• Where the Good Times Have Gone

    Date posted: August 27, 2009 Author: jolanta
    Catherine Y. Hsieh: You said in the film Good Times Will Never Be the Same that you were afraid of your girlfriend Kirsten’s fear of how her family would perceive you. Then what prompted you to involve her and her family in the project?
    Brock Enright:
    Well, first our plan was to go away for a while, just to get out of [New York City] and clear our head from the chaos that we were going through at the time, with being very broke and having no money and stuff.

    Brock Enright, interviewed by Catherine Y. Hsieh

     

    Catherine Y. Hsieh: You said in the film Good Times Will Never Be the Same that you were afraid of your girlfriend Kirsten’s fear of how her family would perceive you. Then what prompted you to involve her and her family in the project?

    Brock Enright: Well, first our plan was to go away for a while, just to get out of [New York City] and clear our head from the chaos that we were going through at the time, with being very broke and having no money and stuff. And we figured if we went out there we could at least be able to breathe a little bit, and because it was really nice out there, so that was the plan, and in the process of trying to do that I met Perry Rubenstein, who wanted to do this show, so I’m like, why don’t I just put them all together, that way I don’t have to worry about trying to make a show in the City, I can get away for a little bit, and maybe work on my project with isolation. It sounded like a great idea, but then she started thinking that maybe it wasn’t a good idea because it’s interfering with us trying to have peace and quiet because some of my projects aren’t really peaceful in the moment I’m making them.

    CH: Judging from the film, Kirsten tried to keep your feet on the ground when you had your head up in the clouds. How did this side of your relationship play into your work?

    BE: It helped me to an extent but really I feel it’s better if I try to reach as high as I can, and if I fail then I know that I have reached as high as I can. But whenever you’re working with someone with restraints or compromises, that becomes another area where you have to think about, what the other person is thinking, and trying to balance that when really I should be just focusing on getting lost within the work. So that became kind of a difficult thing. And it’s always a difficult thing when you’re in a relationship with someone because they want you around, it’s not like you go to a studio and you can leave the work there when you shut the door. A lot of my work it kind of goes with me until the project is done. So she was familiar with this but in other projects. And we were trying not to do that, I was trying not to go in that zone again. But I had this opportunity to go in the zone so it’s always difficult whenever you’re doing stuff like that.

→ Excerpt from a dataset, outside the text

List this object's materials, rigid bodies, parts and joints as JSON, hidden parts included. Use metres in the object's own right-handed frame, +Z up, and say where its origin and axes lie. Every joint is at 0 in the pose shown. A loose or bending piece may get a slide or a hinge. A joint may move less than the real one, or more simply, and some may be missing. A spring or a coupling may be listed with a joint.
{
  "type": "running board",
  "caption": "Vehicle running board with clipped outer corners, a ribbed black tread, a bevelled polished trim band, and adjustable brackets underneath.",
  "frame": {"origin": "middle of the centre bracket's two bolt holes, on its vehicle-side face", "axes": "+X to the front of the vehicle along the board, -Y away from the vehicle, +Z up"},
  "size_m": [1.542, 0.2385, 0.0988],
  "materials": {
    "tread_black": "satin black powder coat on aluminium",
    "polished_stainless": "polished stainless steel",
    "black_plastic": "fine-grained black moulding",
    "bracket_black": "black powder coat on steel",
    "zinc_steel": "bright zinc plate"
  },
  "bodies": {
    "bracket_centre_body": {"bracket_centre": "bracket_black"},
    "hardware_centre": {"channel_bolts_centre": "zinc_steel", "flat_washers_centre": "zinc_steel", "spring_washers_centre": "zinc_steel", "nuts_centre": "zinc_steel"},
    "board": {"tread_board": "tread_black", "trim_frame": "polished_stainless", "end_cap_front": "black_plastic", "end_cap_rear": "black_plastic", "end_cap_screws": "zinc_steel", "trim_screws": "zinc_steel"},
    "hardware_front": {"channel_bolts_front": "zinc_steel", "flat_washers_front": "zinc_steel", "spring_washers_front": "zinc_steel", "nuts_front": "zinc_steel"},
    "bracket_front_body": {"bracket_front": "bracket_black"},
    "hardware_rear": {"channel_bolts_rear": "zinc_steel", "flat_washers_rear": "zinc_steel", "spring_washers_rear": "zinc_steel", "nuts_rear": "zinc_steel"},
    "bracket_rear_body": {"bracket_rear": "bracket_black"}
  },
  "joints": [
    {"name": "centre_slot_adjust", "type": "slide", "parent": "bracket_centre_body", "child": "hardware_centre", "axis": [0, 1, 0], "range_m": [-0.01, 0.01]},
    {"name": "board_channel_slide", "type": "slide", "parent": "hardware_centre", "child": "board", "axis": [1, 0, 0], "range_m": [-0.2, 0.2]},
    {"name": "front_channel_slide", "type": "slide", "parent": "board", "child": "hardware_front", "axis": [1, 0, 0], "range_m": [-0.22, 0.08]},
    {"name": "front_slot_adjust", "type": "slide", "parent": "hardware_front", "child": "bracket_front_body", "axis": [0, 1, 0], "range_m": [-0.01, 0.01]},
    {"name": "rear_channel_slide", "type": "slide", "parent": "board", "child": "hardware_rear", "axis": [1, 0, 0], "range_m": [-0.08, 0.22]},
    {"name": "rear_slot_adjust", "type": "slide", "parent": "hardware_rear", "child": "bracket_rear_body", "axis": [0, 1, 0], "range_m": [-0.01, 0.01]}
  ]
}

    CH: You were being filmed while you were making your own work. Did you in one way or another manipulate Jody Lee Lipes, the director of the documentary?

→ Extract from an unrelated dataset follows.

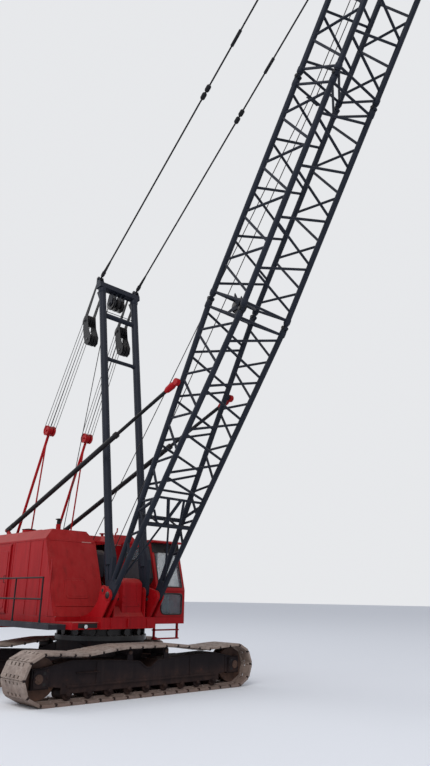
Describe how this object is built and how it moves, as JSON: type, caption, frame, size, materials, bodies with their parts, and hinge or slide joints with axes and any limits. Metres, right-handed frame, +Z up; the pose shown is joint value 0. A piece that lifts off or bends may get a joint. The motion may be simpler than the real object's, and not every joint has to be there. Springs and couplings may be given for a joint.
{
  "type": "crawler crane with lattice boom",
  "caption": "Crawler crane with a long lattice boom, a tubular live mast, a red machinery house and an offset cab on flat-shoed tracks; slews and luffs.",
  "frame": {"origin": "on the ground, on the slewing axis", "axes": "+X is the way the upper works face with the boom, +Y is the operator's left, +Z is up"},
  "size_m": [21.404, 7.2298, 26.9321],
  "materials": {
    "house_paint": "satin",
    "boom_paint": "satin",
    "dark_steel": "matte",
    "dusty_shoes": "matte",
    "bare_steel": "matte",
    "glass": "gloss",
    "seat_cloth": "matte"
  },
  "bodies": {
    "undercarriage": {"track_front": "dusty_shoes", "track_rear": "dusty_shoes", "side_frames": "dark_steel", "drive_tumblers": "dark_steel", "idlers": "dark_steel", "bottom_rollers": "dark_steel", "carrier_rollers": "dark_steel", "carbody": "dark_steel", "roller_path": "bare_steel"},
    "upper": {"swing_rollers": "bare_steel", "rotating_bed": "house_paint", "hinge_brackets": "house_paint", "counterweight": "house_paint", "engine": "bare_steel", "front_drum": "bare_steel", "rear_drum": "bare_steel", "house_right": "house_paint", "house_front": "house_paint", "house_left": "house_paint", "house_rear": "house_paint", "house_roof": "house_paint", "roof_fittings": "house_paint", "front_cover": "house_paint", "walkways": "bare_steel", "handrails": "dark_steel", "cab_shell": "house_paint", "cab_roof": "house_paint", "cab_glass": "glass", "operator_seat": "seat_cloth", "control_stand": "bare_steel", "cab_step": "house_paint", "back_hitch": "house_paint", "hitch_sheaves": "house_paint"},
    "boom": {"boom_butt": "boom_paint", "boom_insert_lower": "boom_paint", "boom_insert_upper": "boom_paint", "boom_top": "boom_paint", "point_sheaves": "dark_steel"},
    "mast": {"mast_leg_right": "boom_paint", "mast_leg_left": "boom_paint", "mast_head": "boom_paint", "mast_sheaves": "dark_steel", "pendants": "dark_steel"},
    "stop_tube_right": {"stop_tube_right": "dark_steel"},
    "stop_rod_right": {"stop_rod_right": "dark_steel"},
    "stop_tube_left": {"stop_tube_left": "dark_steel"},
    "stop_rod_left": {"stop_rod_left": "dark_steel"},
    "cab_door": {"cab_door": "house_paint", "door_glass": "glass"},
    "side_door_right": {"side_door_right": "house_paint"},
    "side_door_left": {"side_door_left": "house_paint"}
  },
  "joints": [
    {"name": "slew", "type": "hinge", "parent": "undercarriage", "child": "upper", "pos_m": [0, 0, 1.35], "axis": [0, 0, 1], "continuous": true},
    {"name": "boom_luff", "type": "hinge", "parent": "upper", "child": "boom", "pos_m": [1.5, 0, 2.38], "axis": [0, -1, 0], "range_deg": [-44, 23]},
    {"name": "mast_luff", "type": "hinge", "parent": "upper", "child": "mast", "pos_m": [1.165, 0, 2.48], "axis": [0, -1, 0], "range_deg": [-44, 23]},
    {"name": "stop_swing_right", "type": "hinge", "parent": "upper", "child": "stop_tube_right", "pos_m": [-4.45, -0.985, 4.4], "axis": [0, -1, 0], "range_deg": [-21, 11]},
    {"name": "stop_slide_right", "type": "slide", "parent": "stop_tube_right", "child": "stop_rod_right", "axis": [0.9347, 0, 0.3554], "range_m": [-1.41, 2.69]},
    {"name": "stop_swing_left", "type": "hinge", "parent": "upper", "child": "stop_tube_left", "pos_m": [-4.45, 0.985, 4.4], "axis": [0, -1, 0], "range_deg": [-21, 11]},
    {"name": "stop_slide_left", "type": "slide", "parent": "stop_tube_left", "child": "stop_rod_left", "axis": [0.9347, 0, 0.3554], "range_m": [-1.41, 2.69]},
    {"name": "cab_door_swing", "type": "hinge", "parent": "upper", "child": "cab_door", "pos_m": [-0.325, 2.0375, 2.5], "axis": [0, 0, 1], "range_deg": [0, 95]},
    {"name": "side_door_right_slide", "type": "slide", "parent": "upper", "child": "side_door_right", "axis": [-1, 0, 0], "range_m": [0, 0.76]},
    {"name": "side_door_left_slide", "type": "slide", "parent": "upper", "child": "side_door_left", "axis": [-1, 0, 0], "range_m": [0, 0.76]}
  ],
  "couplings": [
    {"joint": "mast_luff", "follows": "boom_luff", "ratio": 1},
    {"joint": "stop_swing_right", "follows": "boom_luff", "ratio": 0.475},
    {"joint": "stop_slide_right", "follows": "boom_luff", "m_per_rad": -3.5},
    {"joint": "stop_swing_left", "follows": "boom_luff", "ratio": 0.475},
    {"joint": "stop_slide_left", "follows": "boom_luff", "m_per_rad": -3.5}
  ]
}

    BE: Whenever [there is] a camera or any sort of recording device, it’s like when you go make an album or a record, you’re manipulating the sound or you’re manipulating the picture to communicate something. Jody I’m so familiar with him in many ways. He had an advantage to be able to really sit there and feel within my activity. So if there was any manipulation, it was just very natural and normal. So I think Jody was in a position that not many people could do, because I’ve been in places whether the news or reporters are there and I know how to manipulate those because these are fun, like Andy Kaufman, but Jody had for sure, a pure eye.

    CH: A lot of people feel things like fecal matter, blood, or mucus are disgusting, or it’s a total horror. But these things are just standard human materials. Why the shock of what’s inside us?

    BE: Why, you know, actually to some cultures it’s not really shocking. People use dung and stuff like that for fuel. There’s all kinds of cultures where it’s actually utilized as fertilizer, help plants grow. Doing what I do on the stage, that sculpture I created, I tried to, in a humorous way, play with the idea of putting every human fluid on that stage possible, there’s blood, there’s sperm, there’s urine, there’s skin, all these things on there, in some way trying to make the stage alive. As simple as that, as elementary or childish as that sounds, that was the intent. The way voodoo or witchcraft would try to make a statue come to life, you put something on there that was once alive, by creating it makes you believe it a little more. The way witchcraft or voodoo [is], like the rituals that people go through. It was my attempt that I’m going though rituals whether it was cliché or silly or funny, there’s an attempt that I’m trying to make something alive and within that being translated on film it’s something different once recorded. It’s a different thing, it’s a different beast not as easy to define so it’s easy to tap that moment, easy to say that they’re shocking but really it’s really normal. Maybe not normal once it’s presented to the public. I did that activity in the private space of my studio, my outdoor studio in the woods, and it was recorded through Jody, so you should ask Jody that question why would he show that on film. These are his choice. My place was to try to make the stage come to life.

    CH: People have said that they could see Paul McCarthy in you. What is your response to that?

    BE: I would say of course, you know. But there’s a simple explanation. That type of behavior goes way before Paul McCarthy. There are so many artists that have dealt with that type of stuff, more complex. You can go to Christopher Burden, you can go to Mike Kelly, Allan Kaprow, and Bruce Nauman. Those behaviors are, I’m actually only starting where a lot of those artists have left off. It’s just a very simple texture or color association or activity that wanted to associate Paul McCarthy with me. That’s fine, I’m grateful for it. Maybe the activity and product look similar but there’s actually much more artists out there that are doing things that look much more like other artists than what I’m doing. I would hope that people don’t stop there but they actually look at the subtleties in the work and not the loud association, very simple, simple association, Paul McCarthy and I’m a young guy and Paul McCarthy has been doing for years, he arrived at that, I’m starting. I will be starting there, so where would I end up? They’re not really starting there. I’ve been inundated with art history since I was in elementary school so I know so much about art, art history is all I’ve ever known far out from all that stuff so I’m just continuing with what I think I know.

    CH: I know you said in the film that you don’t want to know too much about what you’re doing, but what is your next artistic direction?

    BE: My next artistic direction is starting where I left off. Really, that’s that, I’ve been doing things that are based on, like, for example, the sculptures and the pieces are not completed until 2020, you know 2012, because some of the materials haven’t yet been found or fabricated. For example, if I want to use something based on pop culture. Right now I’m looking for a pop singer that’s an albino, that could make a platinum record, if that exist then one of my pieces will be set, but if not, it’ll just be a time-release piece. And the piece would be the albino pop star.